The former chief executive of HSBC, Michael Geoghegan has made the positive case for Britain leaving the European Union in a report that argues the UK must "take back control over the City".
The paper, co-authored with Peter Udale, an independent risk consultant, says the Bank of England has "given the impression that all the risks lie on the leave side" and that the Bank's publications and speeches show that "it too has serious concerns about the long term risks of remaining in the EU."
Geoghegan and Udale say they wrote the report "to provide some balance to the debate by highlighting the risks of remaining in the EU."

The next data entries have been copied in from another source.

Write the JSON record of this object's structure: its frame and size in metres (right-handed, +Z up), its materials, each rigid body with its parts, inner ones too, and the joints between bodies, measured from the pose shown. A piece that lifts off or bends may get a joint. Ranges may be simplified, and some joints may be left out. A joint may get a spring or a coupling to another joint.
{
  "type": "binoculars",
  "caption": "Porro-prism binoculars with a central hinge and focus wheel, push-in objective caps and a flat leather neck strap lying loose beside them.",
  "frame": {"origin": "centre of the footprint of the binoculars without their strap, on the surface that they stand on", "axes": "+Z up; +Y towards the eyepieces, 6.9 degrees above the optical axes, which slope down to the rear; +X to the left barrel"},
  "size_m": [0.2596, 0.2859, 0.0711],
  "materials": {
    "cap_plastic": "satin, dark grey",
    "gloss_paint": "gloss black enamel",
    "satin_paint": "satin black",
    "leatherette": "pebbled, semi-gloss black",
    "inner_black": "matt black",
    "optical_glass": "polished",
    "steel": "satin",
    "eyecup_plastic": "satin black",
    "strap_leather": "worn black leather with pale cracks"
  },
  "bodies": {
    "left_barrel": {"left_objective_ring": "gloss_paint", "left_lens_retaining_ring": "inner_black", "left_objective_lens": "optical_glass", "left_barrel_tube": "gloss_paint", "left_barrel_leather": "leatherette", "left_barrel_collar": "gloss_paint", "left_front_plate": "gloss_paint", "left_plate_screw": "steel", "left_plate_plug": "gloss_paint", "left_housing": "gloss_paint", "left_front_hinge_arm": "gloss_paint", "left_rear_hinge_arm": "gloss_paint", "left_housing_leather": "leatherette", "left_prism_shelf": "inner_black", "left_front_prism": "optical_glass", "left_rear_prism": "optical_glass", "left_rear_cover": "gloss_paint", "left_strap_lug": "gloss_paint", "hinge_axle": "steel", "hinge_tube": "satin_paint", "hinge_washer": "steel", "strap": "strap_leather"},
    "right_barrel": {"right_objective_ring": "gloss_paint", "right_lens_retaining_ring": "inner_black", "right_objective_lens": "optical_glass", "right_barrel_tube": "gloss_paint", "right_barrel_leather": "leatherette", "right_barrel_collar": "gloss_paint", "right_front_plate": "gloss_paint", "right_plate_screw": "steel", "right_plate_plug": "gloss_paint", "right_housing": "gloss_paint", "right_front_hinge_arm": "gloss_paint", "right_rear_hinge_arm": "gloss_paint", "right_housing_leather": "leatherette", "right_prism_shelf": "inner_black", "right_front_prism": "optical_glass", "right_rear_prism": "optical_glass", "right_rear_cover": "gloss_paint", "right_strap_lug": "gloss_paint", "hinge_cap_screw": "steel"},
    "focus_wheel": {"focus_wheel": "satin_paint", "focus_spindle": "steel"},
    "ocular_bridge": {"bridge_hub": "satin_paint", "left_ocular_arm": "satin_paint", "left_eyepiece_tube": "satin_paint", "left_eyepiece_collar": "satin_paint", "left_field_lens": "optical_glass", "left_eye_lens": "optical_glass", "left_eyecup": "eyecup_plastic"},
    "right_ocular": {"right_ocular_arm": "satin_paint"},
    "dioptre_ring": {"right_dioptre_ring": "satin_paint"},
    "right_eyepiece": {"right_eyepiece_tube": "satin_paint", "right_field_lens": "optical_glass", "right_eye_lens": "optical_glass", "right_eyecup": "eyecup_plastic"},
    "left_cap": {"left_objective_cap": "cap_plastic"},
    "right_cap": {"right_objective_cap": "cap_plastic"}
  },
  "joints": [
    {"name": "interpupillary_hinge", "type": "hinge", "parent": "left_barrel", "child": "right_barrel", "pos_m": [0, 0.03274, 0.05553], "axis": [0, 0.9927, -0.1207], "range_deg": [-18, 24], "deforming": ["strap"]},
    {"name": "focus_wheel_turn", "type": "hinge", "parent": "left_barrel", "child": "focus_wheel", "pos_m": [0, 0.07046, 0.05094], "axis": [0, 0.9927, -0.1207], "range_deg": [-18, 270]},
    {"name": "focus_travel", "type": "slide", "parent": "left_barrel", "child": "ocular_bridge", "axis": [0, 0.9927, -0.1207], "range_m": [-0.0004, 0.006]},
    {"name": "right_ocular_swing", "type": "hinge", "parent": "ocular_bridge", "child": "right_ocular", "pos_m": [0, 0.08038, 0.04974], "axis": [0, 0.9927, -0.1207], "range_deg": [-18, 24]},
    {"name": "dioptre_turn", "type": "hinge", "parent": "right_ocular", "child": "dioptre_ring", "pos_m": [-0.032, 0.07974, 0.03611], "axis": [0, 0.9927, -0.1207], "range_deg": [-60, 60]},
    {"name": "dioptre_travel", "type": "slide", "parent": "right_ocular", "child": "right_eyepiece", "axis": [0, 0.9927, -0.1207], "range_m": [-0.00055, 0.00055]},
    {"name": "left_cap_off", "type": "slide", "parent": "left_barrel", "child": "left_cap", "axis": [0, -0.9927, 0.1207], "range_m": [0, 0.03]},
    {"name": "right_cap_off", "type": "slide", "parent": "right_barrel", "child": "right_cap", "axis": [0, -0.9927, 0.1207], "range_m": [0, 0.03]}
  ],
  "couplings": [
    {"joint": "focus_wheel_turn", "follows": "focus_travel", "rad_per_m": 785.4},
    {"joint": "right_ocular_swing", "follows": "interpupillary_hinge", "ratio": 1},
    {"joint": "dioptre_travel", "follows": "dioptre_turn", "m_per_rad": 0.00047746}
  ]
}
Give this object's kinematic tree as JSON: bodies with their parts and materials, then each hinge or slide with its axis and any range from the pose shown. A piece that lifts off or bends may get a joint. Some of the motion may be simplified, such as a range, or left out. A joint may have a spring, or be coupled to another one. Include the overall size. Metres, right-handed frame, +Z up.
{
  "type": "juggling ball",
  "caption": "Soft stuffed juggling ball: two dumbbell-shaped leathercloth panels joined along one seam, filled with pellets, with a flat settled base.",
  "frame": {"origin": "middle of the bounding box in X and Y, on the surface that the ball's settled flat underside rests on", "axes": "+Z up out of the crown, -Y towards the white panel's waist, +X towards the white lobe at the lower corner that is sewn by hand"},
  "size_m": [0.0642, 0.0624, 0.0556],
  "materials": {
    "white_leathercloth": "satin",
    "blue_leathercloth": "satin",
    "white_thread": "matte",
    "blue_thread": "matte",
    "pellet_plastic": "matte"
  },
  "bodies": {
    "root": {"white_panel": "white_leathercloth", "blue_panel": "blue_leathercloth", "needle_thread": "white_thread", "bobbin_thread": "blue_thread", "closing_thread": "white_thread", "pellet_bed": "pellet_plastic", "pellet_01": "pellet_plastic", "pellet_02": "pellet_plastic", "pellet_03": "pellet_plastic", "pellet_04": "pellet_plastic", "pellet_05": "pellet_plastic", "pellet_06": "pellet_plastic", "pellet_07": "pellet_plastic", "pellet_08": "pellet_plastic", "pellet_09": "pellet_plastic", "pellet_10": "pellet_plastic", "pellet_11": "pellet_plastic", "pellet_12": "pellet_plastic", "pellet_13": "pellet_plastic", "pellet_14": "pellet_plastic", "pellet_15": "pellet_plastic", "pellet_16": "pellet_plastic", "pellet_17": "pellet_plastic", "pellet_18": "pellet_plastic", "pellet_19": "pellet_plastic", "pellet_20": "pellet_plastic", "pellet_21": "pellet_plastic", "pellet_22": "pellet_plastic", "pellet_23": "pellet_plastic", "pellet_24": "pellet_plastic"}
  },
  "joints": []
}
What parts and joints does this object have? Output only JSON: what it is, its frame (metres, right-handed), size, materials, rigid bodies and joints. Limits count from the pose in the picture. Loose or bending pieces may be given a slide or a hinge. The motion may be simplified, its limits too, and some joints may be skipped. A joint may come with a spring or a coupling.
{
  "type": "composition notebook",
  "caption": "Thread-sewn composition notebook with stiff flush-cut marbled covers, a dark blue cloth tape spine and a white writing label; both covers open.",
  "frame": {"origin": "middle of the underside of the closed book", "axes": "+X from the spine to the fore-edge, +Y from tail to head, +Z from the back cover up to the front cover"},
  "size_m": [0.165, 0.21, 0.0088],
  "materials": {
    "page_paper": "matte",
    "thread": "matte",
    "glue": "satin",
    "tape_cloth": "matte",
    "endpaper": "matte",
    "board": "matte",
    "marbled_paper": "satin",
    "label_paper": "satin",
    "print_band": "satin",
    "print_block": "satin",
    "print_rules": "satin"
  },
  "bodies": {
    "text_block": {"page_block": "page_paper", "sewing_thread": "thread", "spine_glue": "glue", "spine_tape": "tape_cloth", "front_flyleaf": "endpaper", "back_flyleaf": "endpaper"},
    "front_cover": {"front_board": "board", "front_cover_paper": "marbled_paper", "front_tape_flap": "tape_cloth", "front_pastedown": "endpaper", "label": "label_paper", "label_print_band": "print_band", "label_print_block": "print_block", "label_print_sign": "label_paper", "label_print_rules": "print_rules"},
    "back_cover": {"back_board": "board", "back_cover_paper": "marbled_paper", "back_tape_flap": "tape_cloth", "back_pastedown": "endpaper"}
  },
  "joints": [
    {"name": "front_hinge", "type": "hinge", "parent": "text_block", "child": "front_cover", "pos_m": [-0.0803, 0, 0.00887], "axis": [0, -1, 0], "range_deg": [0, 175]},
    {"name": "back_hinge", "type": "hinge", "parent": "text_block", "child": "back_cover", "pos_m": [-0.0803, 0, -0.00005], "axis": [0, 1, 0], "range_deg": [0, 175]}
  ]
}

In particular, the pair are concerned that the government has allowed the EU to impose too much regulation on the financial sector, has given over control to the Eurozone nations and has lost control over powers such as taxation.
They write: "Our conclusion is that a vote to leave would allow the UK to take back control over the City, would reduce the risk of future euro-contagion to the UK financial services sector and the wider UK economy, would return primacy over areas such as taxation to the UK and, over the long term, would make the City a more competitive, prosperous global financial centre."
The intervention comes as the EU referendum debate has tilted onto the issue of migration – today Cameron was accused of misleading the British people with impossible manifesto pledges on migrant numbers, and called out for being "too rich" to understand the public's concerns.